A primavera deste ano está sendo responsável por inusitada presença de ninhos. No arbusto denominado primavera, onde outrora beija-flor e rolinha fizeram seus ninhos, sabiá laranjeira construiu o berço de seus filhotes (ilustração) e na pitangueira há ninhos de sanhaço, rolinha e sabiá. Da primeira ninhada dessas aves, as crias já ganharam os ares. Uma sensação agradável se dá ao ouvir filhotes implorando alimentos e o pio das mães, seco, incisivo, demonstrando que suas presenças são a certeza de segurança, frutas e insetos.
Outras ninhadas virão. Esse constante renovar dimensiona nosso ânimo. Faz bem para a alma, mormente para o músico, pois a riqueza de timbres (verdadeira orquestra) nos leva a considerar a Criação. Não sem propósito, o grande compositor francês Olivier Messiaen (1908-1992) compôs o “Catalogue d’Oiseaux”, obra prima constituída de treze peças para piano.
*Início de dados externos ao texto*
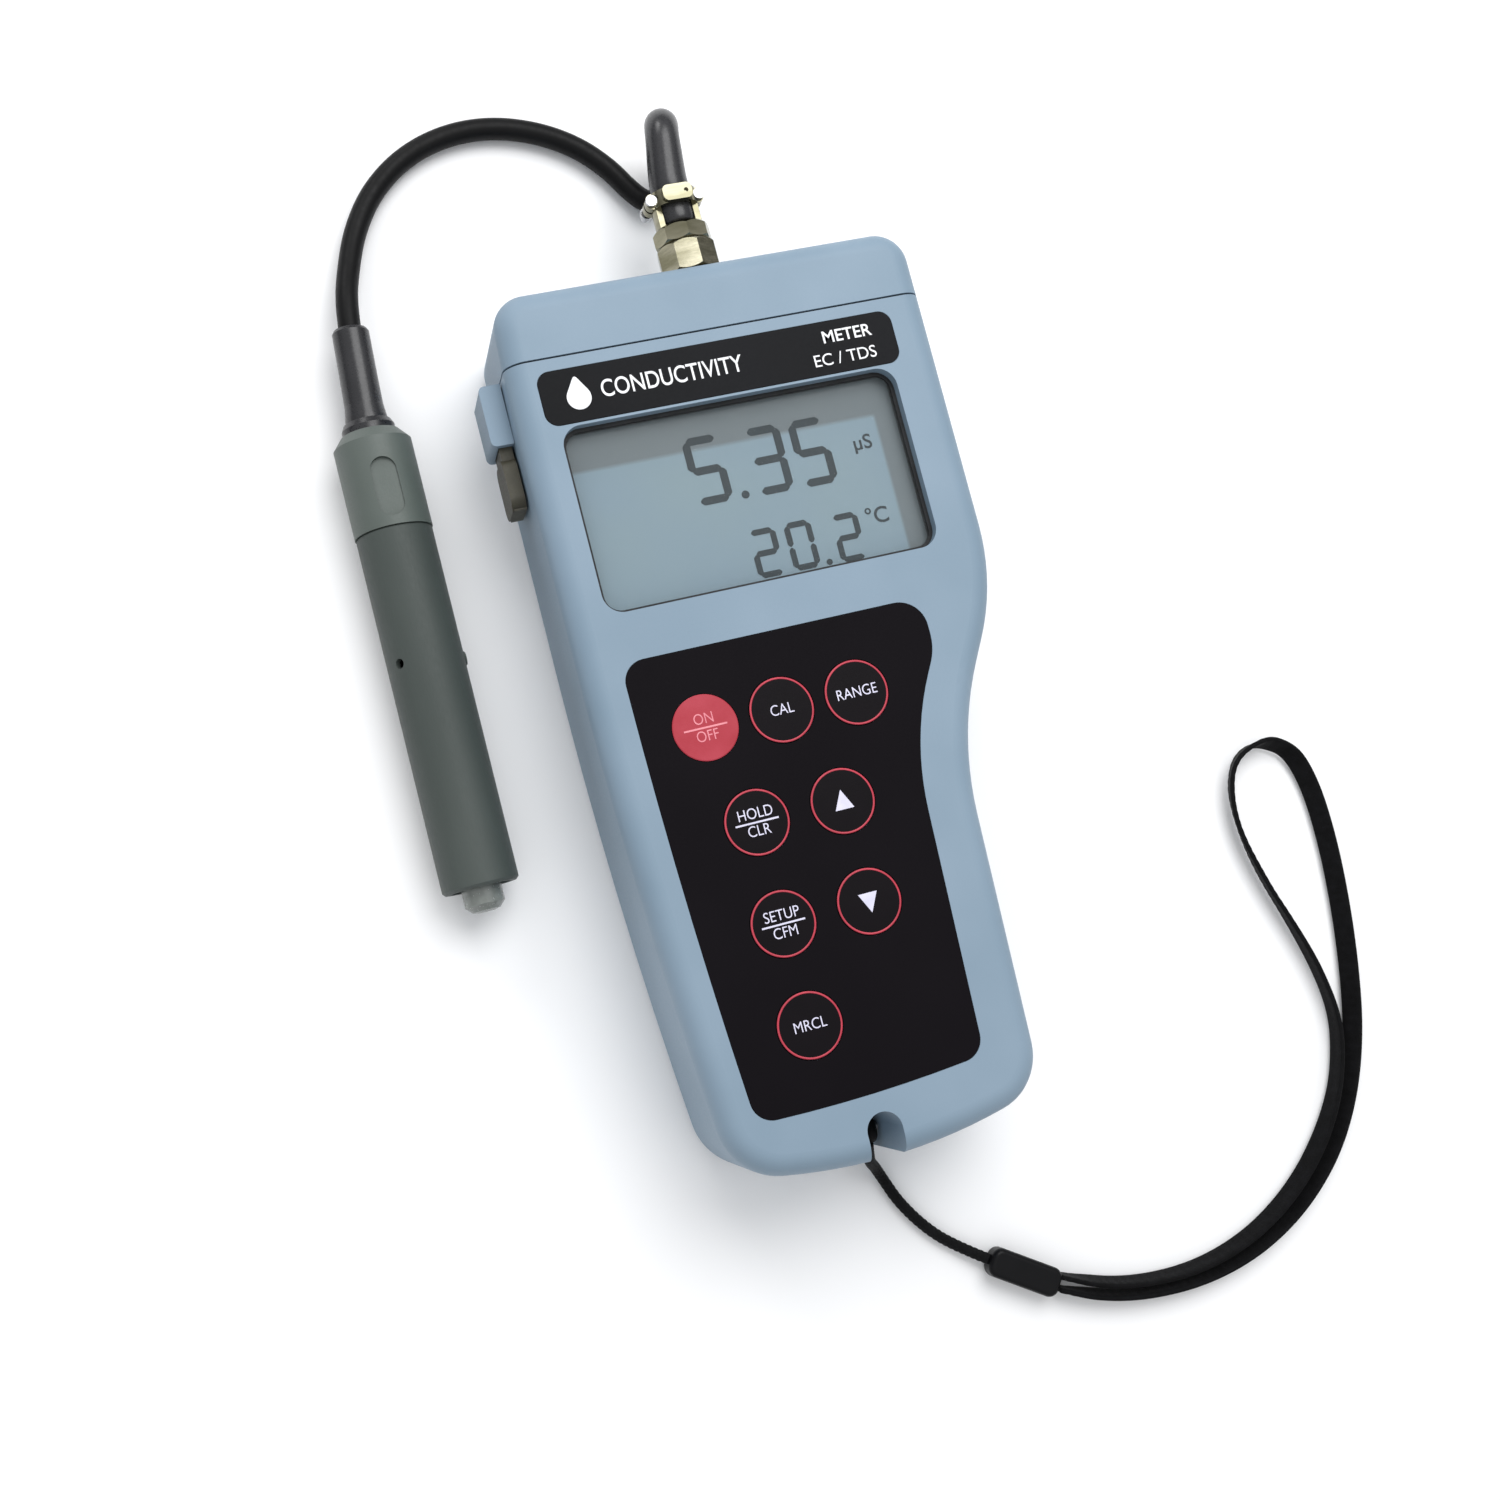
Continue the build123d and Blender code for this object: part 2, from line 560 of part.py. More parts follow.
slider = extrude(RectangleRounded(slider_size[0], slider_size[1], 2.2), slider_size[2])
slider = fillet(slider.edges().group_by(Axis.Z)[-1] + slider.edges().group_by(Axis.Z)[0], 1.2)
slider = Pos(*slider_center, 0.05) * Rot(Z=slider_angle) * slider
save("strap_slider", slider - strap_cord - strap_webbing)
save("strap_pin", Pos(notch_center[0], pin_spot[0], pin_spot[1]) * Rot(Y=90) * Cylinder(0.98, 12.4))
hitch = []
for side in (-1, 1):
    hitch.append(Pos(strap_cord_route[0][0] + side * 1.12, *pin_spot) * Rot(Y=90) * Torus(2.12, 1.08))
save("strap_hitch", group([loop - strap_cord for loop in hitch]))


# probe
def probe_head():
    """Upper part of the probe: round cap with a finger recess, a threaded skirt and the stem's socket."""
    head = turned([(0, probe_top), (6.2, probe_top), (head_radius, probe_top - 2.4),
                   (head_radius, seam_y + 0.15),
                   (sleeve_bore - 0.1, seam_y + 0.15), (sleeve_bore - 0.1, seam_y - 8), (0, seam_y - 8)],
                  probe_x, probe_z)
    groove = turned([(sleeve_bore - 0.9, seam_y - 3.0), (sleeve_bore + 1, seam_y - 3.0),
                     (sleeve_bore + 1, seam_y - 1.6), (sleeve_bore - 0.9, seam_y - 1.6)], probe_x, probe_z)
    recess_slot = extrude(SlotOverall(12.6, 5.4, rotation=90), 4)
    recess = Pos(probe_x + 0.4, 63.8, probe_z + head_radius - 1.0) * recess_slot
    cable_hole = along_y(3.1, 66.0, probe_top + 1, probe_x, probe_z)
    stem_hole = along_y(stem_radius, 40.0, 60.0, probe_x, probe_z)
    return head - groove - recess - cable_hole - stem_hole


def probe_sleeve():
    """Guard tube over the cell, with two vent holes, a lug and an open lip at the end."""
    lip = stem_radius + 0.5
    sleeve = turned([(sleeve_bore, seam_y), (sleeve_radius - 0.2, seam_y), (sleeve_radius, seam_y - 0.3),
                     (sleeve_radius, sleeve_end + 0.6), (sleeve_radius - 0.6, sleeve_end),
                     (lip + 1.4, sleeve_end),
                     (lip + 1.2, sleeve_end + 1.6), (lip, sleeve_end + 1.6), (lip, sleeve_end + 3.2),
                     (sleeve_bore, sleeve_end + 4.6)], probe_x, probe_z)
    vent = Pos(probe_x, 27.6, probe_z) * Rot(Y=-45) * Cylinder(1.05, 30)
    lug = Pos(probe_x + sleeve_radius - 0.1, 26.8, probe_z) * Rot(Y=90) * Cylinder(1.5, 0.9)
    lug = fillet(lug.edges().sort_by(Axis.X)[-1], 0.4)
    bore = along_y(sleeve_bore, 0, 50, probe_x, probe_z)
    return (sleeve - vent) + (lug - bore)


save("probe_head", probe_head())
save("probe_sleeve", probe_sleeve())
oring_section = 0.43
groove_floor = sleeve_bore - 0.9
oring = Pos(probe_x, seam_y - 2.3, probe_z) * Rot(X=-90) * Torus(groove_floor + oring_section, oring_section)
save("probe_oring", oring)

stem = turned([(0, 59.8), (stem_radius, 59.8), (stem_radius, -16.0), (stem_radius - 0.5, -17.0), (0, -17.0)],
              probe_x, probe_z)
electrode_spots = (12.0, 2.0, -8.0)
electrodes = []
for y in electrode_spots:
    ring_bore = stem_radius - 0.6
    ring = turned([(ring_bore, y), (stem_radius, y), (stem_radius, y + 3.2), (ring_bore, y + 3.2)],
                  probe_x, probe_z)
    electrodes.append(ring)
    stem -= ring
stem -= along_y(1.25, -20, 30, probe_x, probe_z)
save("cell_stem", stem)
save("cell_electrodes", group(electrodes))
save("temperature_pin", along_y(1.2, -16.9, 29.9, probe_x, probe_z))
tip_radius = stem_radius - 0.1
tip = turned([(0, -17.0), (tip_radius, -17.0), (tip_radius, tip_end + 1.6), (2.9, tip_end + 0.3),
              (1.7, tip_end), (0, tip_end)], probe_x, probe_z)
save("sensor_tip", tip)

boot_root = turned([(0, 66.2), (3.0, 66.2), (3.0, probe_top + 0.05), (5.5, probe_top + 0.05),
                    (5.6, probe_top + 1.4), (5.0, probe_top + 2.6), (0, probe_top + 2.6)], probe_x, probe_z)
tube_length = math.hypot(cable_route[-1][0] - probe_x, cable_route[-1][1] - boot_pivot_y)
boot_tube = turned([(0, -1.0), (4.6, -1.0), (4.4, 1.6), (4.05, 4.4), (3.95, 12.0), (3.9, tube_length - 0.7),
                    (3.5, tube_length), (0, tube_length)], 0, 0)
tilt = math.degrees(math.atan2(cable_route[-1][0] - probe_x, cable_route[-1][1] - boot_pivot_y))
save("probe_boot", boot_root + Pos(probe_x, boot_pivot_y, probe_z) * Rot(Z=-tilt) * boot_tube)
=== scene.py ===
import math
import bpy
import bmesh
from mathutils import Matrix, Vector
from mathutils.bvhtree import BVHTree


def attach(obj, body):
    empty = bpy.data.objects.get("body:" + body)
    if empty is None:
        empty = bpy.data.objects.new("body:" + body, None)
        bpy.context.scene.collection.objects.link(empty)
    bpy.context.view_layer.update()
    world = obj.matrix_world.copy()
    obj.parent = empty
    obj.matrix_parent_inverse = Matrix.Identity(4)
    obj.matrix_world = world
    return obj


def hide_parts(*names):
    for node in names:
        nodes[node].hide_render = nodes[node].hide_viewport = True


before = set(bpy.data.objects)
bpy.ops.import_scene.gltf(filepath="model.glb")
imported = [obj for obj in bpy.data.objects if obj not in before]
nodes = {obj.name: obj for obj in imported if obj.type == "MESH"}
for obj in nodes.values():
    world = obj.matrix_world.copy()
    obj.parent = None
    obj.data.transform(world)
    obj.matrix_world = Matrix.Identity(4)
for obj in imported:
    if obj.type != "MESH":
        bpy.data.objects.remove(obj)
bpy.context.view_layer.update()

# Hand-held conductivity meter, its cabled cell probe and its wrist strap.
# Metres, in the model's own frame: +Z out of the display, +Y towards the connector.
mm = 0.001


# small helpers
def toLinear(hexColour):
    channels = [int(hexColour[i:i + 2], 16) / 255 for i in (1, 3, 5)]
    return tuple(c / 12.92 if c <= 0.04045 else ((c + 0.055) / 1.055) ** 2.4 for c in channels) + (1.0,)


def perMetre(sizeMm):
    # texture scale that gives features of this size
    return 1.0 / (sizeMm * mm)


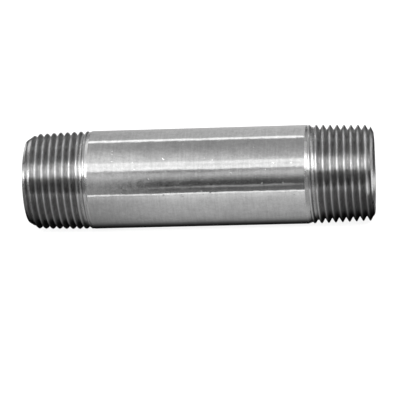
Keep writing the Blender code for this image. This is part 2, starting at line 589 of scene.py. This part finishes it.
def studio():
    """The light all round, which only the steel mirrors: the camera sees the backdrop instead."""
    world = bpy.data.worlds.new("studio")
    bpy.context.scene.world = world
    tree = Tree(world)
    x, y, z = tree.node("SeparateXYZ", {0: tree.place("Generated")}).outputs
    front = tree.math("MULTIPLY", y, -1.0)
    angle = tree.math("DEGREES", tree.math("ARCTAN2", z, front))
    left, middle, right = (
        tree.ramp(angle, [(band[0], band[column]) for band in FRONT_LIGHT]) for column in (1, 2, 3)
    )
    thin, side, far = (tree.ramp(angle, stops) for stops in (THIN_LIGHT, SIDE_LIGHT, FAR_LIGHT))
    level = tree.mix(tree.fall(x, *LEFT_TO_MIDDLE), middle, left)
    level = tree.mix(tree.rise(x, *MIDDLE_TO_RIGHT), level, right)
    by_thin_light = tree.math("MULTIPLY", tree.rise(x, *THIN_LIGHT_STARTS), tree.fall(x, *THIN_LIGHT_ENDS))
    level = tree.mix(by_thin_light, level, thin, "ADD")
    off_front = tree.math("ABSOLUTE", tree.math("ADD", x, -FRONT_X))
    level = tree.mix(tree.rise(off_front, *FRONT_TO_SIDE), level, side)
    far_out = tree.rise(tree.math("ABSOLUTE", x), *SIDE_TO_FAR)
    level = tree.mix(tree.math("MULTIPLY", far_out, tree.rise(x, *FAR_TO_LEFT_RIM)), level, far)
    level = tree.mix(tree.fall(x, *LEFT_RIM_TO_FAR), level, far)
    background = tree.node("Background", {"Color": level})
    tree.node("OutputWorld", {"Surface": background.outputs[0]})


def glow(tree, colour, strength):
    """An emission shader's output."""
    return tree.node("Emission", {"Color": colour, "Strength": strength}).outputs[0]


def sheet(name, low, high, z, material):
    """A flat piece of the stage between two (x, y) corners."""
    mesh = bpy.data.meshes.new(name)
    (x0, y0), (x1, y1) = low, high
    mesh.from_pydata([(x0, y0, z), (x1, y0, z), (x1, y1, z), (x0, y1, z)], [], [(0, 1, 2, 3)])
    made = bpy.data.objects.new(name, mesh)
    bpy.context.scene.collection.objects.link(made)
    mesh.materials.append(material)
    return made


def mirrored_board():
    """The part of the floor that the steel mirrors. The camera sees the floor itself instead."""
    material, tree = new_material("mirrored_board")
    x, y, _ = tree.node("SeparateXYZ", {0: tree.place("Object")}).outputs
    beside = tree.ramp(y, [(place * MM, brightness) for place, brightness in BOARD_LIGHT])
    past_the_pipe = tree.rise(x, *PAST_THE_PIPE)
    left_half = tree.math(
        "MAXIMUM", tree.change(x, *LEFT_HALF, LEFT_HALF_SHARE, 1), tree.map_range(y, *BOARD_FRONT_EDGE, 1, 0)
    )
    by_right_threads = tree.change(x, *RIGHT_THREADS, 1, RIGHT_THREADS_SHARE)
    by_left_threads = tree.change(x, *LEFT_THREADS, LEFT_THREADS_SHARE, 1)
    shadow = tree.math("MULTIPLY", left_half, tree.math("MULTIPLY", by_right_threads, by_left_threads))
    colour = tree.mix(past_the_pipe, beside, grey(OPEN_BOARD))
    shining = glow(tree, colour, tree.math("MAXIMUM", shadow, past_the_pipe))
    tree.node("OutputMaterial", {"Surface": shining})
    front, back = BOARD_LIGHT[0][0] * MM, BOARD_LIGHT[-1][0] * MM
    half = MIRRORED_BOARD_HALF_LENGTH
    board = sheet("mirrored_board", (-half, front), (half, back), MIRRORED_BOARD_Z, material)
    board.visible_camera = False
    board.visible_diffuse = False
    board.visible_shadow = False


def floor():
    material, tree = new_material("pale_floor")
    diffuse = tree.node("BsdfDiffuse", {"Color": grey(FLOOR_COLOUR)})
    both = tree.node("AddShader", {0: diffuse.outputs[0], 1: glow(tree, grey(1), FLOOR_GLOW)})
    tree.node("OutputMaterial", {"Surface": both.outputs[0]})
    half = FLOOR_HALF_SIDE
    made = sheet("floor", (-half, -half), (half, half), FLOOR_Z, material)
    made.visible_glossy = False


def backdrop():
    material, tree = new_material("backdrop")
    tree.node("OutputMaterial", {"Surface": glow(tree, grey(1), BACKDROP_GLOW)})
    bpy.ops.mesh.primitive_uv_sphere_add(
        segments=32, ring_count=16, radius=BACKDROP_RADIUS, location=(0, 0, 0)
    )
    dome = bpy.context.object
    dome.name = "backdrop"
    dome.data.materials.append(material)
    dome.visible_glossy = False
    dome.visible_diffuse = False
    dome.visible_shadow = False


def camera():
    azimuth, elevation = CAMERA_AZIMUTH, CAMERA_ELEVATION
    level = Vector((math.cos(azimuth), math.sin(azimuth), 0))
    level_back = Vector((math.sin(azimuth), -math.cos(azimuth), 0))
    back = level_back * math.cos(elevation) + Vector((0, 0, math.sin(elevation)))
    upright = back.cross(level)
    right = level * math.cos(CAMERA_ROLL) + upright * math.sin(CAMERA_ROLL)
    up = upright * math.cos(CAMERA_ROLL) - level * math.sin(CAMERA_ROLL)
    data = bpy.data.cameras.new("camera")
    data.sensor_width = CAMERA_SENSOR_MM
    data.lens = CAMERA_LENS_MM
    made = bpy.data.objects.new("camera", data)
    bpy.context.scene.collection.objects.link(made)
    turn = Matrix((right, up, back)).transposed().to_4x4()
    place = back * CAMERA_DISTANCE - right * CAMERA_LEFT_MM * MM - up * CAMERA_DOWN_MM * MM
    made.matrix_world = Matrix.Translation(place) @ turn
    bpy.context.scene.camera = made


pipe = fine_pipe()
steels = pipe_steels()
for zone in ZONES:
    pipe.data.materials.append(steels[zone])
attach(pipe, "root")
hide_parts("pipe_nipple")

studio()
mirrored_board()
floor()
backdrop()
camera()
bpy.context.scene.view_settings.view_transform = "Standard"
Tantos outros compositores se inspiraram no canto dos pássaros: Jean-Philippe Rameau (1783-1764) com suas célebres “Le Rappel des Oiseaux” et “La Poule”; Robert Schumann (1810-1856), “O pássaro profeta”; Tchaikowsky (1840-1893) “Le chant de l’alouette”; Maurice Ravel (1875-1937), “L’oiseau triste”; Igor Stravinsky (1882-1971), “O Pássaro de Fogo” e quantos mais… E nem mencionamos a infinidade de textos literários que reverenciam o canto das aves, assim como o pássaro na pintura desde os primórdios da civilização. As Artes têm a dádiva da empatia. Saber entender a mensagem dos pássaros é princípio de fusão…
This post is about the birds of the city of São Paulo. Since the ban on caging wild birds came into force, they have grown in number and variety. This spring I had the joy of watching three different birds make their nests and raise their young in my backyard. By now they have already fled the nests, but with their wide range of timbres and colors they were a present for a musician and a balm for anyone’s soul.